The Trump administration’s assault on diversity in government appointments is undoing years of progress in the United States toward more equitable representation in key positions of power. It stands in sharp contrast to the trend established by the Trudeau government over the last 10 years, which saw diversity in Senate, judicial, governor-in-council and heads-of-mission appointments increase dramatically.

Given this tension, it is fair to wonder what approach Prime Minister Mark Carney will adopt when it comes to diversity in government appointments. What is clear, as we explore below, is that the Trudeau government has given Carney an impressive challenge to match. But will he?

Trudeau delivered on diversity

Nearly a decade after the Trudeau government came to office promising gender parity in cabinet and a commitment to diversity, the data clearly shows that this was a promise largely kept.

Diversity as currently defined and measured by the Government of Canada includes women, Indigenous, visible minorities and persons with disabilities.
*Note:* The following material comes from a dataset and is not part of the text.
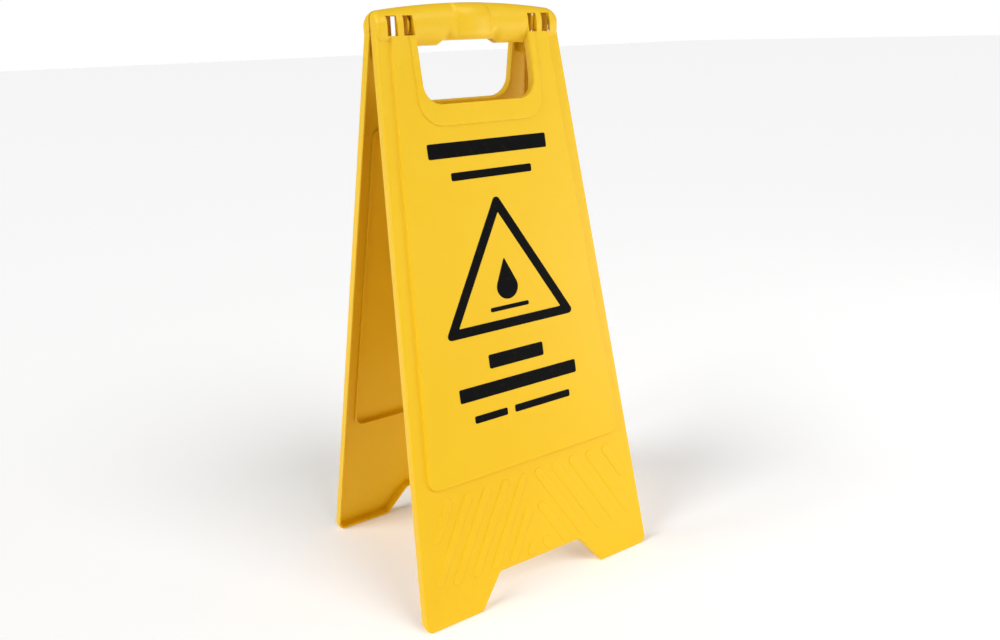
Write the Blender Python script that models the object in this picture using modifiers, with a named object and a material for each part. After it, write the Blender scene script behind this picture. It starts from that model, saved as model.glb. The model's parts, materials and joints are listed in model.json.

They also increasingly report on LGBTQ+. Here’s an overview of the Trudeau government’s key contributions to improving diversity in government appointments:

  • Women formed the majority of Trudeau Senate, judicial, and governor-in-council (GIC) appointments.
  • Visible minority representation quintupled among judicial appointments and more than doubled among GIC appointments, tripling for deputy ministers.
  • Senate visible minority appointments only increased slightly compared to the Harper government.
  • Indigenous representation more than quintupled among Senate appointments, more than doubled among judicial appointments and tripled among deputy ministers.

Where readily available, this analysis also shows dramatic increases for LGBTQ+ and moderate increases for persons with disability.

The general benchmark comparisons are the overall percentages of the population: 50.9 per cent women, 26.5 per cent visible minorities, and five per cent Indigenous Peoples. For appointments requiring Canadian citizenship (Senate, judges, the majority of governor-in-council, heads of mission), the benchmark for visible minorities who are citizens is 19.5 per cent.

The following series of tables contrast the 2016 baseline with 2024 data.

Senate appointments

Following the Senate scandals of the Harper era and the Supreme Court advisory opinion that provincial consent and thus a constitutional amendment would be required for any Senate reform, the Trudeau government put in place a new “arms-length” appointment process that allowed individuals to apply or be nominated to the Senate. This led to greater diversity overall, though fell short in terms of partisan diversity.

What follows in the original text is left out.